Les deux filles qui m’avaient laissé passer devant elles au kiosque à bonbons, deux touristes, des ados de 16 -17 ans, étaient mortes. Percutées. Elles n’avaient même pas eu le temps de comprendre ce qui leur arrivait.
Je me suis mise à hurler: “Pourquoi il n’y a que moi qui n’ai rien eu ? Pourquoi ?”
Je serrais ma fille contre moi. Je me disais: “Elle est vivante, vivante… Et moi aussi, pourquoi moi ?”
Mon mari nous a ramenées à la maison.
J’ai été trois fois à la cellule d’aide psychologique du CUM. Ma fille a vu deux pédo-psys.
Je suis retournée sur la Prom’. Deux jours après. C’était 2h30 du matin. Je n’arrivais pas à dormir. J’ai dit à ma fille:“Viens! ” Il fallait que j’y aille. J’ai retrouvé le garçon et son vélo rouge. Et toutes les nuits, j’y retourne. Là où ça s’est passé. Je revois le camion…
Au début je ne comprenais pas pourquoi j’avais survécu. Aujourd’hui, je pense qu’on a eu une deuxième chance et qu’il faut l’apprécier.

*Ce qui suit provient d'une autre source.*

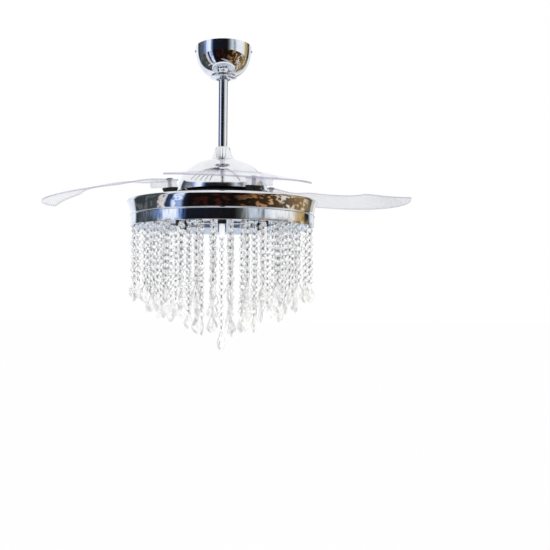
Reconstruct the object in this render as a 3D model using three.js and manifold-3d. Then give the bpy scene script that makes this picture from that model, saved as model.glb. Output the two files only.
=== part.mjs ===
// A chandelier ceiling fan whose four clear blades swing out from above a polished ring when it turns.
// Millimetres, +Z up. The origin is the centre of the hanger bracket's top face, on the ceiling.
// Heights below the ceiling are negative. The camera side is -Y and the first blade points that way.
import * as THREE from "three";
import { mergeVertices } from "three/addons/utils/BufferGeometryUtils.js";
import Module from "manifold-3d";

const wasm = await Module();
wasm.setup();
const rad = THREE.MathUtils.degToRad;

// ---------------------------------------------------------------- driving sizes

const SEAT_GAP = 0.3; // between two pieces that rest on each other or fit in each other
const EXTRA = 1; // how far a cutting tool runs past the face it cuts

// ceiling fitting
const CANOPY_RADIUS = 73;
const CANOPY_DEPTH = 84; // of the full bowl shape, before its bottom opening is cut
const CANOPY_FULLNESS = 2.6; // exponent of the bowl's outline: higher is squarer
const CANOPY_WALL = 1.5;
const CANOPY_OPENING_RADIUS = 30;
const TRIM_RING_RADIUS = 35;
const TRIM_RING_DROP = 7; // below the canopy's bottom edge
const TRIM_RING_WALL = 2;
const TRIM_SLEEVE_HEIGHT = 9;
const TRIM_DISH_WIDTH = 4; // of the flat at the trim ring's lower edge
const TRIM_ROD_CLEARANCE = 5; // from the rod to the trim ring
const TRIM_EDGE_CHAMFER = 0.6;
const BRACKET_WIDTH = 56;
const BRACKET_ARM_WIDTH = 30;
const BRACKET_THICKNESS = 2.5;
const BRACKET_LEG_SPREAD = 34; // from the axis to the inner face of a leg
const BRACKET_TAB_WIDTH = 24;
const BRACKET_TAB_HEIGHT = 18;
const BRACKET_CLEARANCE = 3; // from a tab to the canopy's wall
const CANOPY_SCREW_Z = -10;
const CANOPY_SCREW_RADIUS = 2.5;
const CANOPY_SCREW_HEAD_RADIUS = 5;
const CANOPY_SCREW_HEAD_HEIGHT = 3;
const CANOPY_SCREW_GRIP = 8; // inside the bracket's tab
const WIRE_SLOT_LENGTH = 22;
const WIRE_SLOT_WIDTH = 9;
const FIXING_SLOT_LENGTH = 14;
const FIXING_SLOT_WIDTH = 6;
const RECEIVER_LENGTH = 62;
const RECEIVER_DEPTH = 24;
const RECEIVER_HEIGHT = 26;

// hanging ball and downrod
const BALL_RADIUS = 22;
const BALL_DROP = 42; // from the ceiling to the ball's centre
const BALL_TOP_FLAT = 16; // from the ball's centre to its flat top
const SEAT_DROP = 9; // from the ball's centre to the seat's upper edge
const BALL_SLOT_WIDTH = 6;
const BALL_SLOT_DEPTH = 5;
const KEY_CLEARANCE = 1.2; // round the key in the ball's slot, so that the ball can tilt
const ROD_RADIUS = 12.5;
const ROD_WALL = 2;
const ROD_LENGTH = 258; // from the ball's centre to the rod's foot
const ROD_TOP_SETBACK = 2; // from the ball's full height down to the rod's top
const CROSS_PIN_RADIUS = 3;
const CROSS_PIN_LIFT = 13; // above the ball's centre
const CROSS_PIN_LENGTH = 32;

// coupling, cone and dome
const YOKE_GRIP = 27; // length of the rod that the yoke holds
const YOKE_LENGTH = 51;
const YOKE_WALL = 3.6;
const YOKE_FLANGE_RADIUS = 28;
const YOKE_FLANGE_THICKNESS = 3.5;
const YOKE_PIN_LIFT = 12; // above the rod's foot
const YOKE_PIN_REACH = 2; // past the yoke at each end
const CONE_HEIGHT = 33;
const CONE_TOP_RADIUS = 19.5;
const CONE_BOTTOM_RADIUS = 31.5;
const CONE_WALL = 1.2;
const CONE_BELL = 0.45; // share of the flare that comes with the cube of the way down
const DOME_TOP_LIFT = 3; // above the rod's foot
const DOME_HEIGHT = 85;
const DOME_RADIUS = 119;
const DOME_TOP_RADIUS = 31;
const DOME_WALL = 1.2;

// motor
const SHAFT_RADIUS = 12.5;
const SHAFT_WALL = 3.5;
const SHAFT_TOP_GAP = 3; // between the rod's foot and the shaft's top
const SHAFT_END_REACH = 6.4; // below the nut
const MOTOR_DROP = 4; // from the yoke's foot to the motor's top
const MOTOR_HEIGHT = 69.7;
const MOTOR_RADIUS = 81;
const MOTOR_WALL = 3;
const MOTOR_CHAMFER = 5;
const UPPER_BELL_HEIGHT = 34;
const FLANGE_RADIUS = 108; // of the dark rim that closes the dome's underside
const FLANGE_DROP = 2.5; // below the dome's edge
const FLANGE_THICKNESS = 3;
const BEARING_RADIUS = 22;
const BEARING_HEIGHT = 8;
const HUB_WALL = 3.7;
const STATOR_CLEARANCE = 6; // from the stator to the motor's inner wall
const STATOR_HEIGHT = 42;
const STATOR_NECK = 0.6; // radius of the windings' ends as a share of the stator's

// blade carrier and blade pivots
const CARRIER_THICKNESS = 4;
const CARRIER_RADIUS = 96;
const CARRIER_HOLE_RADIUS = 30;
const CARRIER_ARM_WIDTH = 36;
const BLADE_COUNT = 4;
const FIRST_PIVOT_AZIMUTH = 300; // degrees, anticlockwise from +X seen from above
const PIVOT_RADIUS = 155; // from the fan's axis
const PIVOT_TILT = 6.5; // degrees that a pivot leans outwards, so that an open blade droops
const OPEN_ANGLE = 103; // degrees from folded to the photographed position
const BOLT_RADIUS = 5;
const BOLT_HEAD_RADIUS = 10;
const BOLT_HEAD_HEIGHT = 4;
const BOLT_END_REACH = 2; // past the pad and past the head's underside
const PAD_RADIUS = 19;
const PAD_THICKNESS = 6;
const PAD_LIFT = 3.6; // of a pad's top over its arm
const SWIVEL_RADIUS = 20;
const SWIVEL_PLATE = 5;
const SKIRT_RADIUS = 18;
const SKIRT_WALL = 2.5;
const SKIRT_HEIGHT = 7;
const SPRING_COIL_RADIUS = 10.6;
const SPRING_WIRE_RADIUS = 1.1;
const SPRING_TURNS = 2;

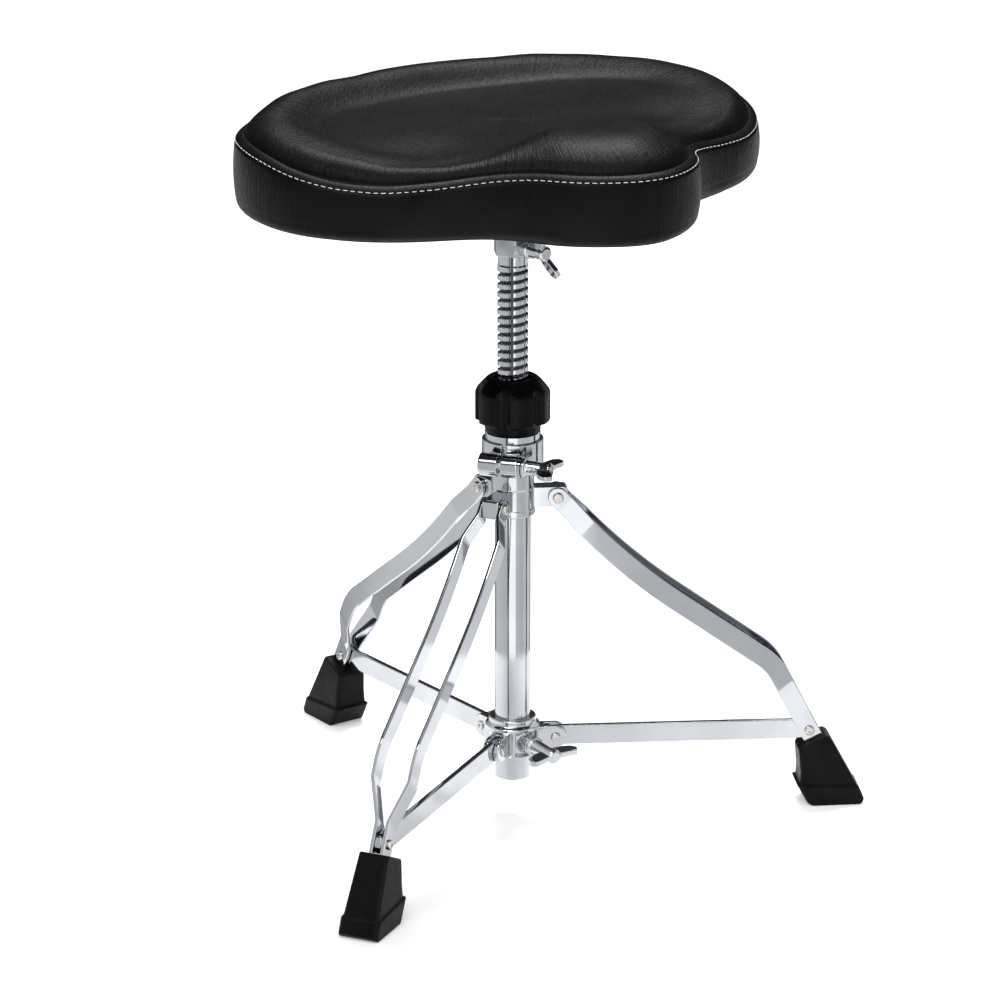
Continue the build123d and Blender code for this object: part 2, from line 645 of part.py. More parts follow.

Je pense surtout à ma fille. A l’aider à surmonter tout ça. Elle m’a demandé : “Maman, ils vont où tous les enfants morts?” Elle voulait leur laisser son doudou sur la Promenade. Je lui ai dit: “T’inquiète pas, ils sont au ciel avec tous les papas et les mamans morts. Le bon Dieu veille sur eux…”
Elle a repris son doudou et elle m’a dit: “Nous, on est pas mortes, tu te souviens, maman, quand tu m’as remise dans ton ventre comme quand j’étais bébé pour me sauver du camion méchant qui m’a pris mes bonbons”.